В небольшом очерке 1841 года «Кавказец», который является лучшим комментарием к «Герою нашего времени», Лермонтов дает этнографический анализ таких людей, как Максим Максимыч и другой наш знакомый, гоголевский майор Ковалев, — верных слуг империи, офицеров и чиновников армии, сражавшейся в восставшей колонии. «Кавказец» в этом очерке — российский офицер, который отменно знает и страстно любит своего врага, неусмиренные племена Кавказа. «Существо полурусское, полуазиатское», с каждым проведенным на Кавказе годом этот офицер все больше ориентализирует сам себя. Вначале он узнал о Кавказе из пушкинского «Кавказского пленника», тогда и «воспламенился страстью к Кавказу»; с тех пор он и сам собрал много сведений об обычаях, легендах и искусствах разных племен. Ему известны их вожди и родословные, а их коней, оружие и женщин он предпочитает российским. «Казачки его не прельщают, он одно время мечтал о пленной черкешенке»; но он не Печорин, и эта мечта оказалась несбыточной. Теперь русский «кавказец» искренне восхищается тем, как горцы живут, ездят на коне, сражаются в бою. Его любимое занятие в компании однополчан-«кавказцев» состоит в том, чтобы обсуждать и сравнивать между собой кавказские народы, прихвастывая собственными победами или фантазиями. «Кавказец» учил местные языки и говорит по-татарски, но плохо знает, как относиться к своей страсти к врагам-инородцам. «Наклонность к обычаям восточным берет над ним перевес, но он стыдится ее при… заезжих из России». Лермонтов относится к изображенному им «кавказцу» с уважением, но критически: «Чуждый утонченностей светской и городской жизни, он полюбил жизнь простую и дикую; не зная истории России и европейской политики, он пристрастился к поэтическим преданиям народа воинственного». Агент имперской власти, российский офицер на Кавказе превратился в антрополога-любителя, который чувствует соблазн перенять жизнь туземцев и не видит причин этому соблазну противостоять (Лермонтов 1958:4/ 159, см. также: Layton 1994; Barrett 1999).
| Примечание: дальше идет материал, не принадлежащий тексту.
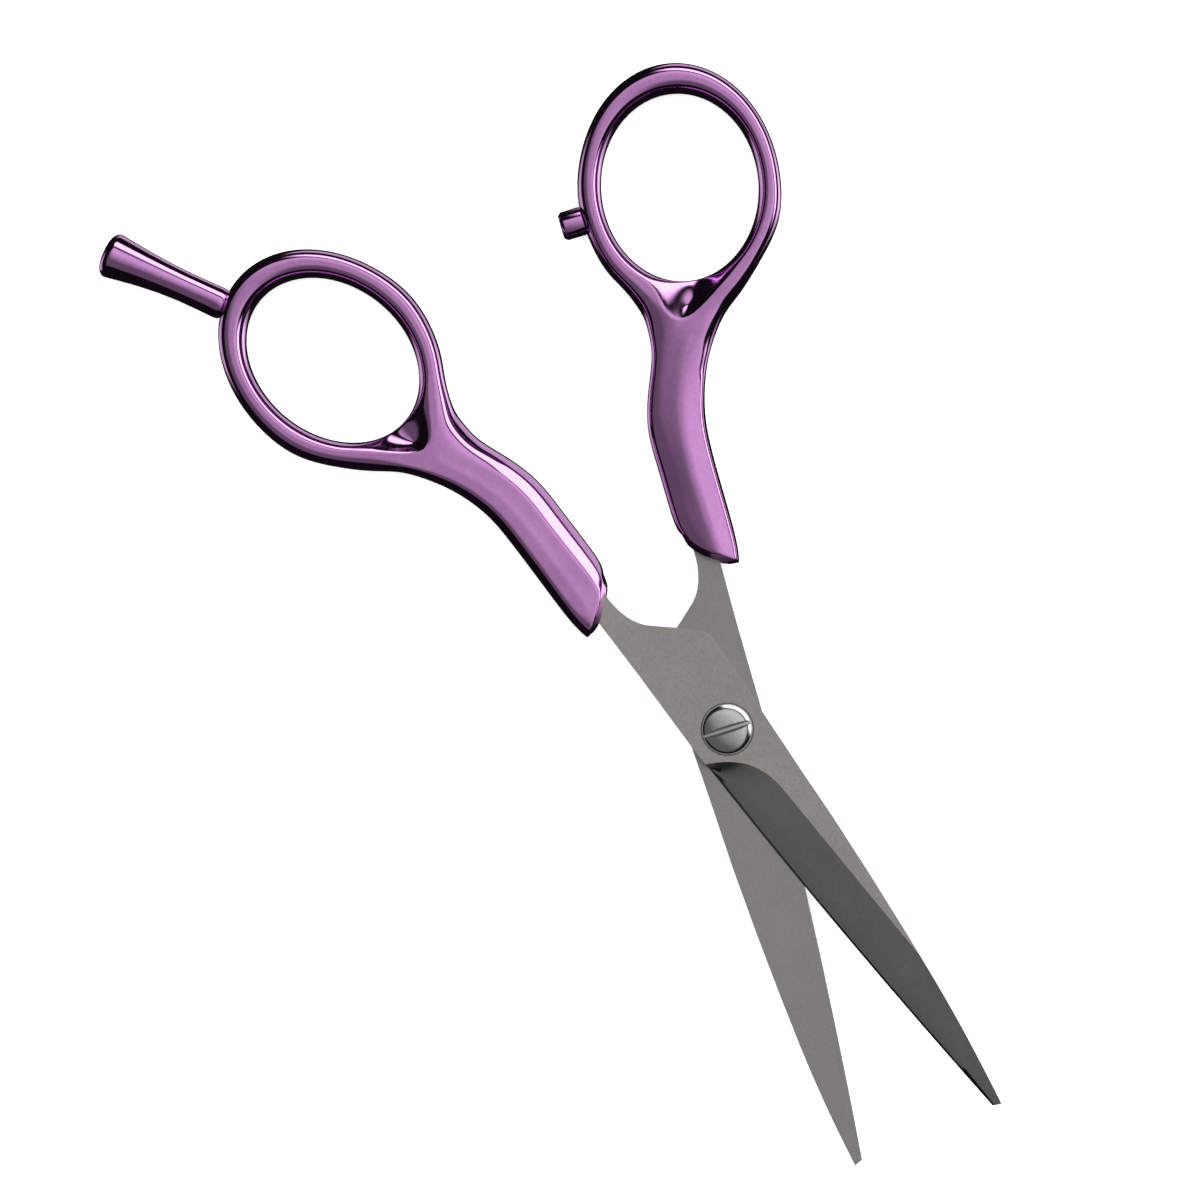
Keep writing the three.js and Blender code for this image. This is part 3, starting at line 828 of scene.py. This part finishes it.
def finger_rest():
    """A plated horn that flares to a domed end, with a small foot where it meets the ring."""
    profile = [(0, -0.75), (2.0, -0.75), (2.35, -0.1), (2.3, 3), (2.3, 6), (2.42, 9), (2.72, 12.3),
               (3.12, 15.4), (3.4, 17.3), (3.4, 17.75), (2.88, 18.42), (1.8, 18.85), (0, REST_LENGTH)]
    bm = turned(rounded(profile, 0.8, steps=5), steps=64)
    for vert in bm.verts:
        vert.co.y -= REST_BEND * (vert.co.z / REST_LENGTH) * (1 - vert.co.z / REST_LENGTH)
    piece = finish_piece("finger_rest_horn", bm, [PLATING], along_axis(REST_BASE, REST_ANGLE),
                         smooth_angle=60)
    stands_for(piece, "finger_rest", "screwed_rest")


def bumper():
    """The stub that stops the rings, with a chamfered end and a stem pushed into the ring."""
    profile = [(0, -3.3), (1.2, -3.3), (1.2, -1.5), (2.15, -1.5), (2.15, 1.4), (1.7, 1.9), (0, 1.9)]
    bm = turned(rounded(profile, 0.12), steps=64)
    lying = along_axis((0, BUMPER_Y, JOINT_Z), math.pi)
    piece = finish_piece("bumper_stub", bm, [PLATING], MOVING @ lying)
    stands_for(piece, "bumper", "moving_half")


# ---------------------------------------------------------------- carried-over nodes

def dress_cad_nodes():
    """The small inner pieces keep their shape and get the finish of what they are made of."""
    finishes = {"spring_washer": SPRING, "pivot_bush": NYLON, "finger_rest_stud": POLISHED,
                "finger_rest_insert": BRASS}
    for node, material in finishes.items():
        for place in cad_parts[node].material_slots:
            place.material = material


# ---------------------------------------------------------------- studio

IMAGE_UP = Vector((-0.584, -0.812, 0))
IMAGE_RIGHT = Vector((-0.812, 0.584, 0))
SOFTBOX_SIDE = IMAGE_UP + IMAGE_RIGHT
VIEW_CENTRE = Vector((4.10, -26.41, JOINT_Z)) * MM
VIEW_WIDTH = 0.1772
VIEW_TURN = math.radians(144.29)
FLOOR_HALF_WIDTH = 4000
FLOOR_GAP = 0.01  # keeps the paper's face clear of the handles' lowest faces


def camera():
    """Straight down from far off, turned so that the rings are at the viewer's upper left."""
    data = bpy.data.cameras.new("camera")
    data.sensor_width = 36
    data.lens = 200
    seen_from = bpy.data.objects.new("camera", data)
    distance = VIEW_WIDTH * data.lens / data.sensor_width
    seen_from.location = VIEW_CENTRE + Vector((0, 0, distance))
    seen_from.rotation_euler = (0, 0, VIEW_TURN)
    bpy.context.scene.collection.objects.link(seen_from)
    bpy.context.scene.camera = seen_from


def floor():
    bm = bmesh.new()
    bmesh.ops.create_grid(bm, x_segments=2, y_segments=2, size=FLOOR_HALF_WIDTH)
    bmesh.ops.translate(bm, vec=(0, 0, -FLOOR_GAP), verts=bm.verts)
    sheet = finish_piece("floor", bm, [floor_material()])
    sheet.visible_glossy = False


def aimed_light(name, direction, distance, size, power):
    """Lights the paper and the matt pieces; what the metal mirrors is in the studio sky."""
    data = bpy.data.lights.new(name, "AREA")
    data.shape = "RECTANGLE"
    data.size, data.size_y = size
    data.energy = power
    lamp = bpy.data.objects.new(name, data)
    direction = direction.normalized()
    lamp.location = direction * distance
    lamp.rotation_euler = (-direction).to_track_quat("-Z", "Y").to_euler()
    lamp.visible_glossy = False
    lamp.visible_camera = False
    bpy.context.scene.collection.objects.link(lamp)


def smooth_step(tree, value, start, end):
    """0 before start, 1 after end; start may lie above end."""
    return add_node(tree, "ShaderNodeMapRange", {"interpolation_type": "SMOOTHSTEP"},
                    {"Value": value, "From Min": start, "From Max": end}).outputs["Result"]


def overhead_panel(tree, height, to_softbox):
    """The soft panel overhead; towards the softbox it is brighter and ends higher up."""
    level = spread(tree, to_softbox, 0.16, 0.95, {"From Min": -0.32, "From Max": 0.36})
    reach = spread(tree, to_softbox, 0.26, 0.0, {"From Min": -0.4, "From Max": 0.3})
    covered = smooth_step(tree, combined(tree, "ADD", height, reach), 0.72, 0.82)
    return combined(tree, "MULTIPLY", covered, level)


def softbox_glow(tree, height, to_softbox):
    """The softbox, a broad patch between low and overhead on one side."""
    return combined(tree, "MULTIPLY", smooth_step(tree, height, 0.2, 0.3),
                    smooth_step(tree, height, 0.7, 0.6), smooth_step(tree, to_softbox, 0.42, 0.62), 2.6)


def low_strip(tree, height, to_softbox):
    """The paper that the softbox lights, which the handles' lower slopes mirror."""
    return combined(tree, "MULTIPLY", smooth_step(tree, height, -0.85, -0.75),
                    smooth_step(tree, height, -0.38, -0.48),
                    smooth_step(tree, to_softbox, 0.4, 0.5), 0.75)


def side_paper(tree, height, rightward, upward):
    """The pale paper low down to the left and right, out of the softbox's light."""
    sizes = [add_node(tree, "ShaderNodeMath", {"operation": "ABSOLUTE"}, {0: value}).outputs["Value"]
             for value in (rightward, upward)]
    aside = combined(tree, "SUBTRACT", *sizes)
    return combined(tree, "MULTIPLY", smooth_step(tree, height, -0.35, -0.5),
                    smooth_step(tree, aside, 0.35, 0.6), 0.75)


def studio_sky():
    """What the metal mirrors: a dark studio with its panel, its softbox and pale paper low down."""
    world = bpy.data.worlds.new("studio")
    bpy.context.scene.world = world
    world.use_nodes = True
    tree = world.node_tree
    tree.nodes.clear()
    direction = add_node(tree, "ShaderNodeTexCoord").outputs["Generated"]
    height = add_node(tree, "ShaderNodeSeparateXYZ", {}, {"Vector": direction}).outputs["Z"]
    to_softbox, rightward, upward = [
        add_node(tree, "ShaderNodeVectorMath", {"operation": "DOT_PRODUCT"},
                 {0: direction, 1: side.normalized()}).outputs["Value"]
        for side in (SOFTBOX_SIDE, IMAGE_RIGHT, IMAGE_UP)]
    dark_room = 0.008
    glow = combined(tree, "ADD", overhead_panel(tree, height, to_softbox),
                    softbox_glow(tree, height, to_softbox), low_strip(tree, height, to_softbox),
                    side_paper(tree, height, rightward, upward), dark_room)
    background = add_node(tree, "ShaderNodeBackground", {},
                          {"Strength": glow, "Color": (1.0, 0.99, 0.985, 1.0)})
    add_node(tree, "ShaderNodeOutputWorld", {}, {"Surface": background.outputs["Background"]})


def studio():
    studio_sky()
    aimed_light("softbox", SOFTBOX_SIDE + Vector((0, 0, 0.62)), 1.6, (1.9, 0.55), 26)
    aimed_light("floor_fill", Vector((0.2, -0.1, 1)), 2.5, (3.0, 3.0), 55)
    bpy.context.scene.view_settings.view_transform = "Standard"


# ---------------------------------------------------------------- making

camera()
handle("finger_handle_shell", FINGER_HANDLE, "finger_handle", "still_half", STILL)
handle("thumb_handle_shell", THUMB_HANDLE, "thumb_handle", "moving_half", MOVING)
blade("still_blade_steel", STILL_LENGTH, RECESS_RADIUS, RECESS_SIDES, "still_blade", "still_half",
      STILL)
blade("moving_blade_steel", MOVING_LENGTH, NUT_HOLE_RADIUS, NUT_SIDES, "moving_blade", "moving_half",
      MOVING)
tension_screw()
pivot_nut()
finger_rest()
bumper()
dress_cad_nodes()
floor()
studio()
Разница между «кавказцами» Лермонтова и «ташкентцами» Салтыкова-Щедрина, между Максимом Максимычем и майором Ковалевым в том, что первые описаны в новообретенной ими стихии колониальной жизни, а вторые застигнуты в тяжелый момент возвращения в метрополию, где привычка к насилию встречается с критической иронией, а детальные знания далекой туземной жизни не вызывают интереса даже у писателя-реалиста.